Oxidative Stability and Volatile Formations in Linoleic Acid-D2O Models in the Presence of Deuteron or Electron Donors

Effects of deuteron (D⁺) and electron donors on the oxidative stability in linoleic acid–water model systems were evaluated by analyzing headspace oxygen content and headspace volatiles. Acetic acid‐d and tetrakis(dimethylamino)ethylene (TDAE) were selected as a deuteron and an electron donor, respectively. Samples containing acetic acid‐d had significantly lower headspace oxygen content than controls while those containing TDAE had significantly higher headspace oxygen content (p < 0.05). Combination of acetic acid‐d and TDAE accelerated the consumption of headspace oxygen. Volatiles including t‐2‐heptenal, 2‐octenal, or 2,4‐octadienal had higher mass to charge ratio (m/z) of (molecular weight +1)/molecular weight in samples with deuterium oxide than in samples with deuterium free water.
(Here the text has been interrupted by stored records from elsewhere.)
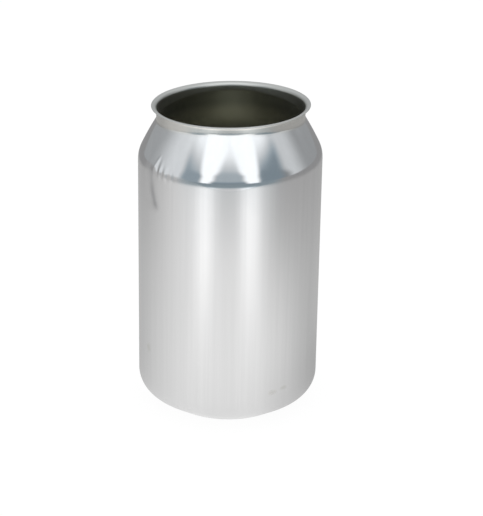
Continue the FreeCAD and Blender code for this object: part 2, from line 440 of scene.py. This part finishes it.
# %% Read every point as an angle and a height
def smooth_step(value, start, end):
    """0 before the start, 1 after the end, and an S curve between."""
    t = np.clip((value - start) / (end - start), 0.0, 1.0)
    return t * t * (3.0 - 2.0 * t)


def read_points(thing):
    points = np.empty(len(thing.data.vertices) * 3)
    thing.data.vertices.foreach_get("co", points)
    return points.reshape(-1, 3)


def write_points(thing, points):
    thing.data.vertices.foreach_set("co", points.ravel())
    thing.data.update()


points = read_points(can)
around = np.degrees(np.arctan2(points[:, 0], -points[:, 1]))
height = points[:, 2] / MM
print(f"angles run from {around.min():.0f} to {around.max():.0f} degrees, 0 is the front")

# %% Press the marks
MM_PER_DEGREE = body_radius / MM * pi / 180
CREASE = [(-58.2, 98.0), (-57.6, 94.5), (-56.8, 91.5), (-56.2, 88.8), (-55.0, 86.4), (-52.4, 82.4)]
CREASE_DEPTH = 0.32
CREASE_BEHIND = 5.0
CREASE_EDGE = (-0.5, 1.9)
CREASE_FADE = 2.5
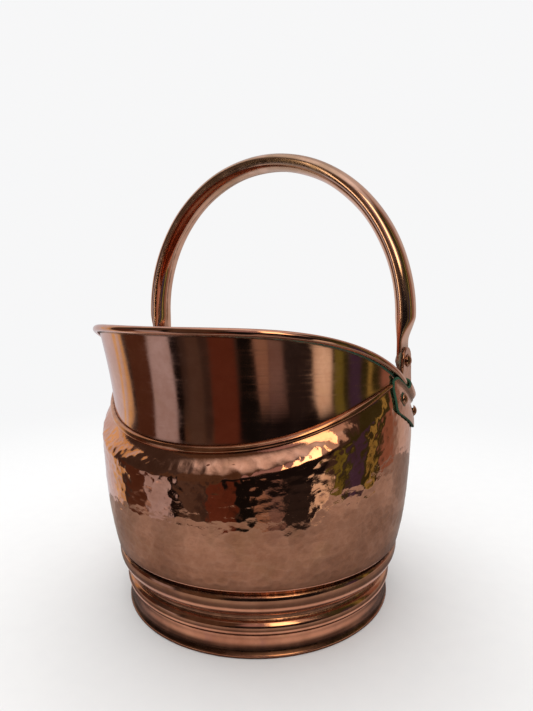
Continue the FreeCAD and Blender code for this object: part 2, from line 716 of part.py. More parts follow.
# ---------------------------------------------------------------- export ----
parts = {
    "foot_ring": make_foot_ring(),
    "foot_wire": make_foot_wire(),
    "base_plate": make_base_plate(),
    "body_shell": make_body_shell(),
    "front_lip": make_front_lip(),
    "rear_lip": make_rear_lip(),
    "rim_wire": make_rim_wire(),
    "front_seam_bead": make_seam_bead(front_bead_size, steps(0.0, FRONT_BEAD_END, 40)),
    "rear_seam_bead": make_seam_bead(rear_bead_size, steps(180.0, REAR_BEAD_END, 30)),
    "handle_tube": make_handle(),
}
paired_parts = {
    "ear": make_ear(),
    "ear_rivets": make_ear_rivets(),
    "pivot_rivet": make_pivot_rivet(),
    "pivot_washer": make_pivot_washer(),
}
for name, shape in paired_parts.items():
    parts["right_" + name] = shape
    parts["left_" + name] = mirrored(shape)

for name, shape in parts.items():
    shape.exportStep("parts/" + name + ".step")
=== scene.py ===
"""Hammered copper bucket with a pouring lip, a moulded foot and an arched tube handle.

The bucket stands on z = 0 round the Z axis. Azimuths are in degrees: 0 is the front (-Y), where
the lip is highest, 90 is the right (+X) and 180 the rear. The handle arches across X over the
two side ears. Shapes are worked out in millimetres; materials, lights and camera are in metres.
"""
import math

import bmesh
import bpy
import numpy as np
from mathutils import Matrix, Vector
from mathutils.geometry import delaunay_2d_cdt


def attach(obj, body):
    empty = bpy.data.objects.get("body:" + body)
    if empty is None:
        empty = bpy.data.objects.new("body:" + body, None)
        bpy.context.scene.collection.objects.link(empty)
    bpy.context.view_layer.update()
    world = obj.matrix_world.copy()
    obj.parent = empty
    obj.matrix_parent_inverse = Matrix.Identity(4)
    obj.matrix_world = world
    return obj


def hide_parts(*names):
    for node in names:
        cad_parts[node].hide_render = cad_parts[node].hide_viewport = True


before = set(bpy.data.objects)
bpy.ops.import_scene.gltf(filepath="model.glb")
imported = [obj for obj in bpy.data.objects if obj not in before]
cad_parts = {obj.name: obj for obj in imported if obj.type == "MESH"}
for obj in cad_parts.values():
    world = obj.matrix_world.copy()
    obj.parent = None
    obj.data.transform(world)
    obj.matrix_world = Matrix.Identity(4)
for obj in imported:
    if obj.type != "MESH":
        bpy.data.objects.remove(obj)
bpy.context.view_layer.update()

MM = 0.001

# ------------------------------------------------------------- dimensions ----
BODY_SHEET, LIP_SHEET, FOOT_SHEET, EAR_SHEET = 1.2, 0.9, 1.0, 2.2
WIRE_R, WIRE_GAP = 1.9, 0.12            # wire in the rolled rim, and the air round it
CURL_R = WIRE_R + WIRE_GAP + LIP_SHEET / 2      # mid-sheet radius of the rolled rim

BODY_FOOT_Z, BODY_FOOT_R = 48.2, 130.9  # lower edge of the body, outside
JOGGLE = (56.1, 61.5)                   # heights between which the body steps out
BASE_Z, BASE_T, BASE_DOME = BODY_FOOT_Z, 1.5, 3.0

# Foot profile, (radius, height): rolled hem, outside from the hem upwards, then inside downwards
HEM_R, HEM_CENTRE = 2.0, (123.0, 1.85)
FOOT_SKIRT = [(124.30, 3.37), (123.25, 4.9), (122.5, 7.2), (122.15, 10.5), (122.3, 14.0),
              (122.8, 17.0), (123.1, 18.7)]
FOOT_BEAD = [(123.1, 18.7), (124.7, 19.7), (126.1, 21.9), (126.6, 24.7), (126.1, 27.6),
             (124.7, 29.8), (122.9, 30.9)]
FOOT_NECK = [(122.9, 30.9), (122.1, 32.0), (121.9, 33.6), (122.0, 35.2), (122.6, 36.2)]
FOOT_TOP = [(122.6, 36.2), (125.3, 36.9), (127.7, 38.5), (129.4, 40.9), (131.1, 43.8),
            (132.3, 46.9), (133.0, 50.0), (133.05, 52.4), (132.6, 54.5), (131.95, 55.9)]
FOOT_INSIDE = [
    (131.5, 56.1), (131.1, 55.5), (131.1, 47.6), (130.6, 45.8), (129.9, 44.2), (128.6, 41.6),
    (127.0, 39.5), (124.9, 38.1), (122.0, 37.3), (121.1, 36.2), (121.05, 34.0), (121.0, 32.4),
    (121.4, 31.0), (122.5, 30.0), (124.0, 28.9), (125.1, 27.2), (125.55, 24.7), (125.1, 22.3),
    (124.0, 20.6), (122.5, 19.6), (121.95, 18.3), (121.6, 17.0), (121.3, 14.5), (121.12, 11.0),
    (121.35, 8.0), (122.0, 5.6), (123.0, 3.75)]
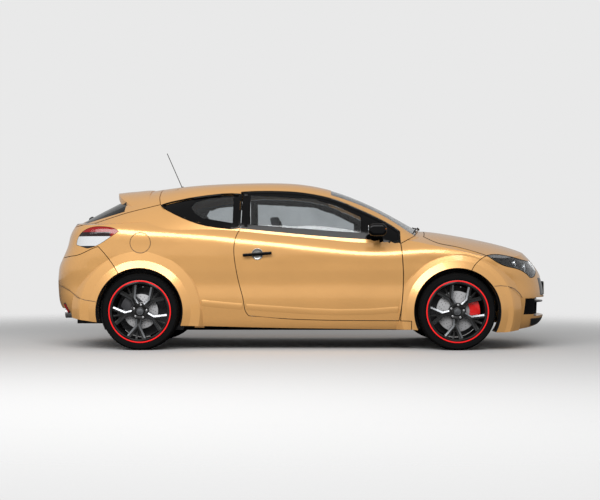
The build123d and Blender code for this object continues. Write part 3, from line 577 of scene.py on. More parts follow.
def cad_copy(node: str, name: str, crisp: float = 0.0, angle: float = 28.0,
             cuts: Iterable[tuple[Point, Point]] = ()) -> bpy.types.Object:
    """Copies a CAD node's mesh, merges its loose triangles and smooths it.

    Args:
        node: The CAD node.
        name: The new piece's name.
        crisp: Width of a bevel on its hard edges, or 0 for none.
        angle: Edges sharper than this, in degrees, stay hard.
        cuts: Planes, each a place and a normal, along which its faces are divided.

    Returns:
        The copy, with no material.
    """
    piece = duplicate(frame["nodes"][node], name)
    piece.data.materials.clear()
    edit(piece, whole, lambda: bpy.ops.mesh.customdata_custom_splitnormals_clear(),
         lambda: bpy.ops.mesh.remove_doubles(threshold=CAD_MERGE))
    if crisp:
        edit(piece, whole, lambda: bpy.ops.mesh.dissolve_limited(angle_limit=math.radians(1.5)))
    for place, normal in cuts:
        edit(piece, whole, lambda: bpy.ops.mesh.bisect(plane_co=place, plane_no=normal))
    soften(piece, crisp, angle=angle)
    if not crisp:
        carry_normals(piece, node)
    return piece


def carry_normals(piece: bpy.types.Object, node: str) -> None:
    """Gives a merged copy the exact surface normals of its CAD node, face by face.

    Args:
        piece: The merged copy.
        node: The CAD node that it was copied from.
    """
    source = frame["nodes"][node].data
    tree = surface_tree(node)
    normals = [Vector((0, 0, 0))] * len(piece.data.loops)
    for face in piece.data.polygons:
        _, _, index, gap = tree.find_nearest(face.center)
        if gap is None or gap > NEAR_SURFACE:
            continue
        loops = source.polygons[index].loop_indices
        corners = [source.vertices[source.loops[i].vertex_index].co for i in loops]
        for i in face.loop_indices:
            place = piece.data.vertices[piece.data.loops[i].vertex_index].co
            shares = poly_3d_calc(corners, place)
            normal = sum((source.corner_normals[k].vector * share for k, share in zip(loops, shares)),
                         Vector((0, 0, 0)))
            normals[i] = normal.normalized()
    piece.data.normals_split_custom_set(normals)


def dressed_copy(node: str, finish: Finish, crisp: float = 0.0, angle: float = 28.0,
                 cuts: Iterable[tuple[Point, Point]] = ()) -> bpy.types.Object:
    """Replaces a CAD node by its smoothed copy in one finish and returns the copy."""
    piece = cad_copy(node, f"{node}_dressed", crisp, angle, cuts)
    return settle(piece, BODY_OF_NODE[node], finish, [node])


# ---------------------------------------------------------------- bodywork
def faces_itself(node: str) -> Callable[[bpy.types.MeshPolygon], bool]:
    """Returns a test that tells whether a face of a hollow node looks at the node's other walls."""
    tree = surface_tree(node)

    def inner(face: bpy.types.MeshPolygon) -> bool:
        """Tells whether a line out of the face meets the node again."""
        return tree.ray_cast(face.center + face.normal * 0.002, face.normal, 4.0)[0] is not None

    return inner


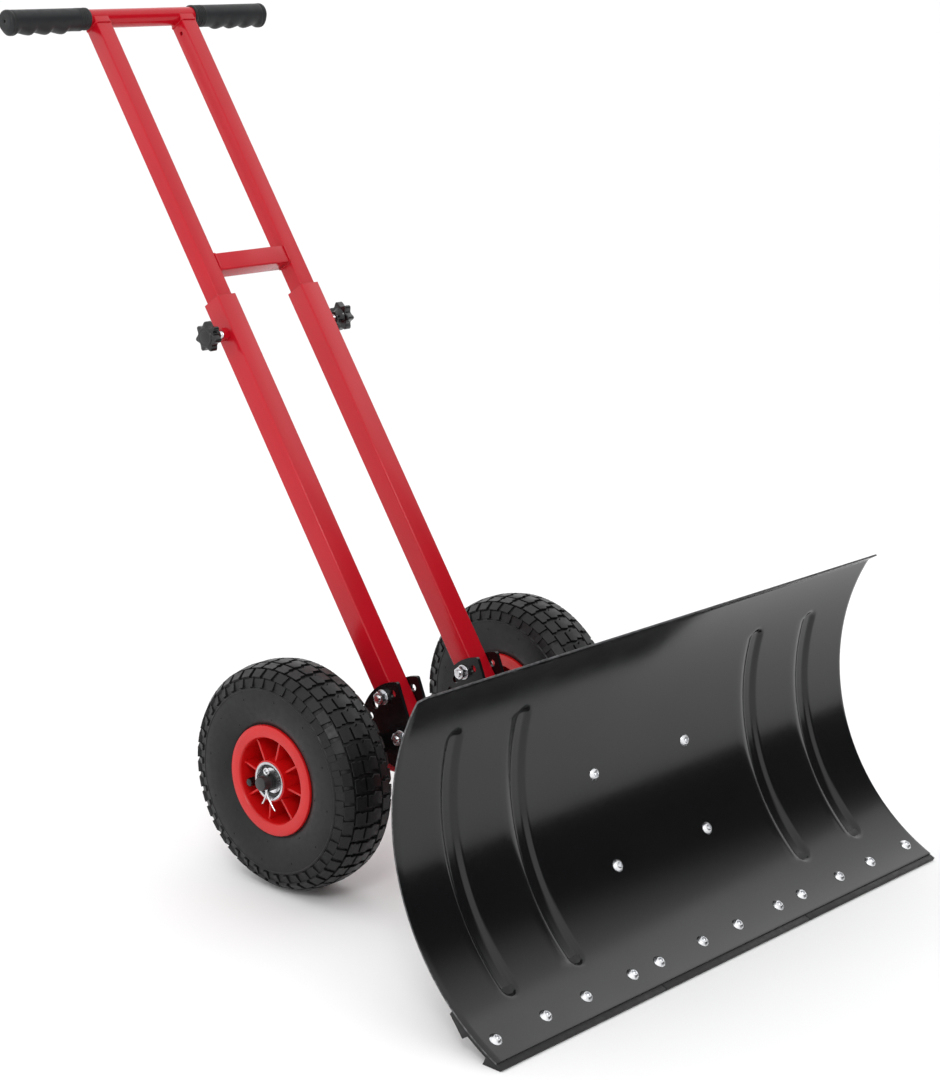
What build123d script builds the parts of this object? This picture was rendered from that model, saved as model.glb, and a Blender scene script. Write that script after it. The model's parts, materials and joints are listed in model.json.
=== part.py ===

However, no significant difference was observed in the m/z ratio of (molecular weight +1)/molecular weight of those volatiles among samples with or without deuteron or electron donors. Also, lipid hydroperoxides with deuterium, were not found in samples containing deuterium oxide and acetic acid‐d. Therefore, added acetic acid‐d may not be involved on the formation of lipid hydroperoxides and volatiles directly.